The fleets are commanded by computers that are so advanced that they can predict exactly each other's strategy, and therefore will never attack unless they have an advantage. Neither has a clear advantage in attack, but both have an advantage if they stay on defense; and so they stay. Everyone on board the Earth fleet knows that in about two years' time the odds will be so good for the adversary that they will attack, and win. Unless they make some deployment error and get massacred even earlier.

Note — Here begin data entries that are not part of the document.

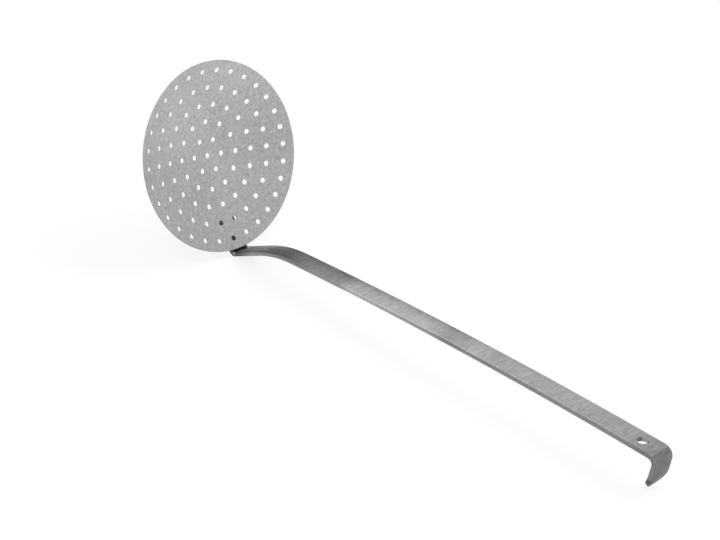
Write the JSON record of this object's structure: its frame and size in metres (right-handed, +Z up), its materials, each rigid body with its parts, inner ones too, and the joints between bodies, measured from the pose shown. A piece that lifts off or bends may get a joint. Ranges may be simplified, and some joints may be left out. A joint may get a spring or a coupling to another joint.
{
  "type": "skimmer",
  "caption": "Long-handled kitchen skimmer: a shallow round perforated steel blade on a flat strip handle with a hang hole and a curled hook.",
  "frame": {"origin": "on the table under the middle of the space that the skimmer takes as it rests on the bend at its blade's rim and on the tip of its hook", "axes": "+X along the handle from the blade to the hook, +Z up from the table, and the skimmer is the same on both sides of the XZ plane, apart from the turn of its pattern of holes"},
  "size_m": [0.3752, 0.12, 0.1175],
  "materials": {
    "blade_steel": "fine matt tumbled stainless steel",
    "handle_steel": "stainless steel brushed along the strip"
  },
  "bodies": {
    "root": {"perforated_blade": "blade_steel", "strip_handle": "handle_steel"}
  },
  "joints": []
}
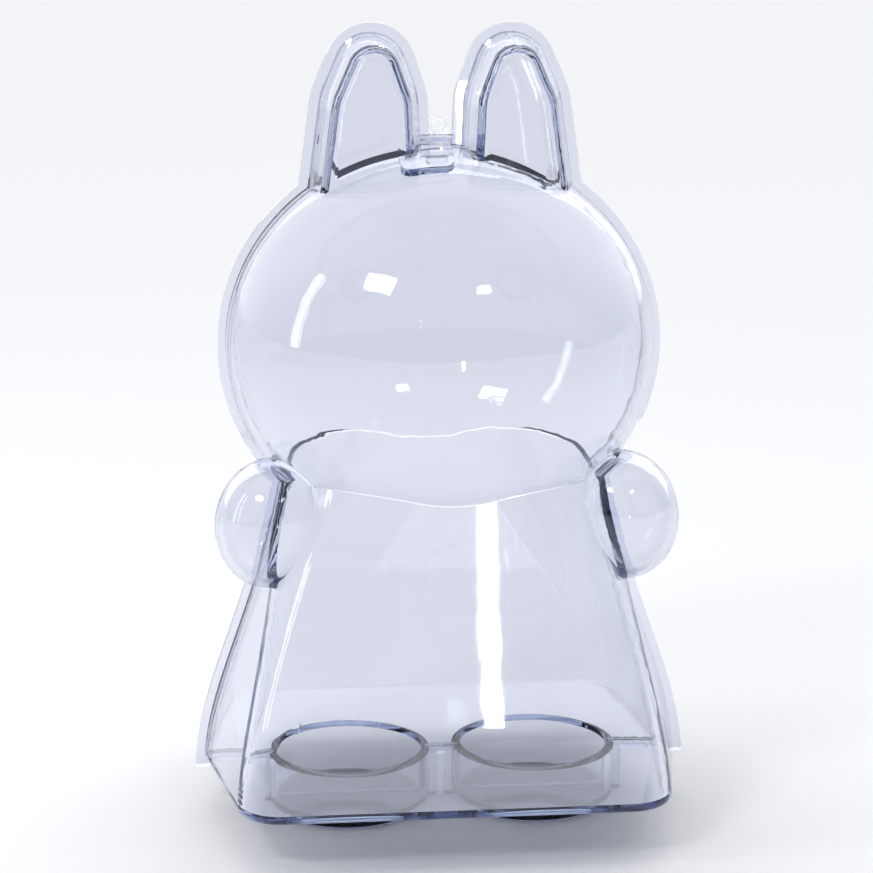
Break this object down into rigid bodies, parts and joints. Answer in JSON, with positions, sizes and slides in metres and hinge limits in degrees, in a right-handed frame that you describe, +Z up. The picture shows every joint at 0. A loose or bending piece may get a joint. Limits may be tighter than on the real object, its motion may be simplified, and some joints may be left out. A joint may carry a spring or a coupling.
{
  "type": "rabbit water bottle",
  "caption": "Clear plastic rabbit-shaped bottle: two half shells with a proud seam, two cup feet, two arms and a small looped stopper between the ears.",
  "frame": {"origin": "on the ground, midway between the two feet", "axes": "+Z up, the rabbit faces -Y, so its seam lies in the XZ plane"},
  "size_m": [0.1066, 0.084, 0.1684],
  "materials": {
    "clear_shell": "gloss",
    "clear_stopper": "gloss"
  },
  "bodies": {
    "back_body": {"back_shell": "clear_shell"},
    "front_body": {"front_shell": "clear_shell"},
    "stopper_body": {"stopper": "clear_stopper"}
  },
  "joints": [
    {"name": "front_shell_pull", "type": "slide", "parent": "back_body", "child": "front_body", "axis": [0, -1, 0], "range_m": [0, 0.06]},
    {"name": "stopper_lift", "type": "slide", "parent": "back_body", "child": "stopper_body", "axis": [0, 0, 1], "range_m": [0, 0.02]}
  ]
}
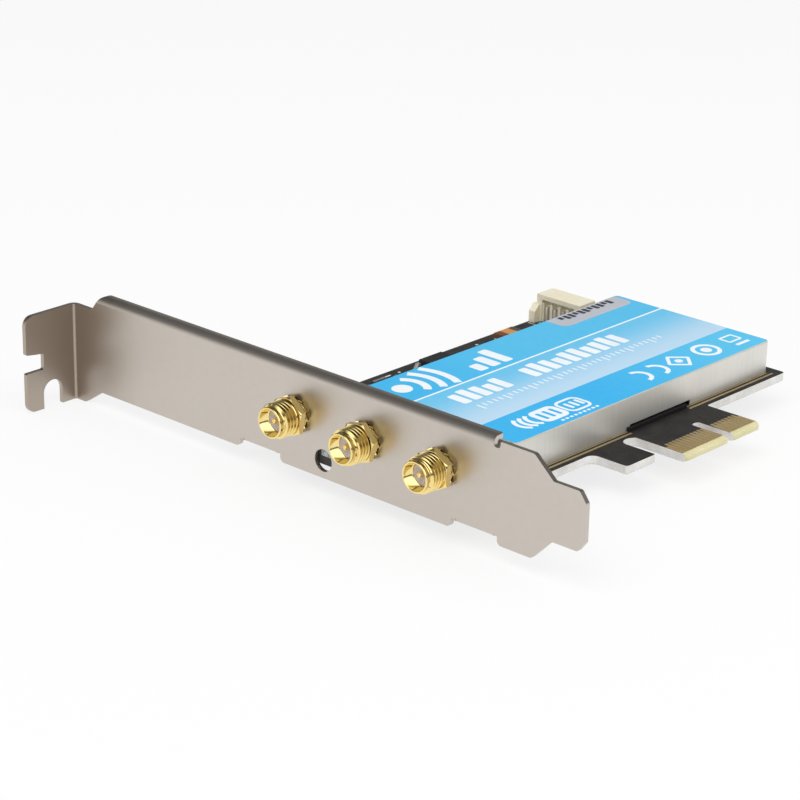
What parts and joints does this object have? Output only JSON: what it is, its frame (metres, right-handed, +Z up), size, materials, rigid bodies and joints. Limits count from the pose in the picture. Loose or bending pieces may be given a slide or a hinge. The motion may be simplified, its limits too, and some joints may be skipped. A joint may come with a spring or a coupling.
{
  "type": "pcie wifi card",
  "caption": "Flat expansion card with a folded slot bracket, threaded gold aerial jacks, a shielded radio under a blue label and a keyed edge connector.",
  "frame": {"origin": "corner where the seat plane of the bracket's tab, the plate's outer face and the plate's lower edge meet", "axes": "+X along the bracket from the tab to the tongue, +Y from the plate's outer face into the card, +Z up from the board's underside to its component side"},
  "size_m": [0.1209, 0.1018, 0.0214],
  "materials": {
    "bracket_metal": "satin nickel-plated sheet",
    "board": "black solder mask over glass laminate",
    "gold_contacts": "gold plate",
    "gold_jack": "polished gold plate",
    "insulator": "translucent white",
    "screw_metal": "bright nickel",
    "tin": "bright tin plate",
    "label_print": "glossy printed film",
    "module_mask": "green solder mask",
    "socket_plastic": "black moulded",
    "header_plastic": "cream moulded",
    "cable_jacket": "smooth jacket",
    "lamp": "clear moulded resin",
    "mould_compound": "black epoxy",
    "tantalum_resin": "yellow epoxy",
    "ceramic": "tan ceramic"
  },
  "bodies": {
    "root": {"bracket": "bracket_metal", "bracket_screws": "screw_metal", "circuit_board": "board", "edge_contacts": "gold_contacts", "ground_trace": "gold_contacts", "jack_body_1": "gold_jack", "jack_body_2": "gold_jack", "jack_body_3": "gold_jack", "jack_insulator_1": "insulator", "jack_insulator_2": "insulator", "jack_insulator_3": "insulator", "jack_pin_1": "gold_contacts", "jack_pin_2": "gold_contacts", "jack_pin_3": "gold_contacts", "jack_nut_1": "gold_jack", "jack_nut_2": "gold_jack", "jack_nut_3": "gold_jack", "lock_washer_1": "gold_jack", "lock_washer_2": "gold_jack", "lock_washer_3": "gold_jack", "crimp_ferrule_1": "gold_jack", "crimp_ferrule_2": "gold_jack", "crimp_ferrule_3": "gold_jack", "antenna_cable_1": "cable_jacket", "antenna_cable_2": "cable_jacket", "antenna_cable_3": "cable_jacket", "cable_plugs": "gold_contacts", "module_receptacles": "gold_contacts", "module_board": "module_mask", "module_shield": "tin", "module_contacts": "gold_contacts", "module_standoffs": "screw_metal", "module_screws": "screw_metal", "module_socket": "socket_plastic", "socket_contacts": "gold_contacts", "shield_can": "tin", "label": "label_print", "header_housing": "header_plastic", "header_pins": "tin", "header_anchors": "tin", "status_led": "lamp", "led_terminals": "tin", "voltage_regulator": "mould_compound", "regulator_leads": "tin", "tantalum_capacitor": "tantalum_resin", "tantalum_terminals": "tin", "ceramic_capacitors": "ceramic", "chip_resistors": "mould_compound", "chip_terminals": "tin"}
  },
  "joints": []
}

Ellsner, a consultant from Earth, gets this explanation from General Branch and refuses to accept it. Meanwhile the men slowly go crazy under the tension.

In the end,

Ellsner recruits Nielson, a pilot who cracked under the stress, to pilot the whole fleet. He's totally bonkers, so his strategy is crazy and suicidal -- the enemy computer pauses to analyze the strategy, because its programming says there is always a strategy - and finds nothing. According to the programming, the computer impassively waits for a rational pattern to emerge, while its ships are wiped from the board.

The story can be read on the Internet Archive(in this edition the Omar Khayyam quote seems to have gotten messed up).

A similar concept (a CPC having problems dealing with human realities) is present in Mack Reynold's 1967 "The Computer War". Something vaguely akin to this briefly appears in John Wyndham's The Outward Urge, with killer robots attacking a base on the Moon.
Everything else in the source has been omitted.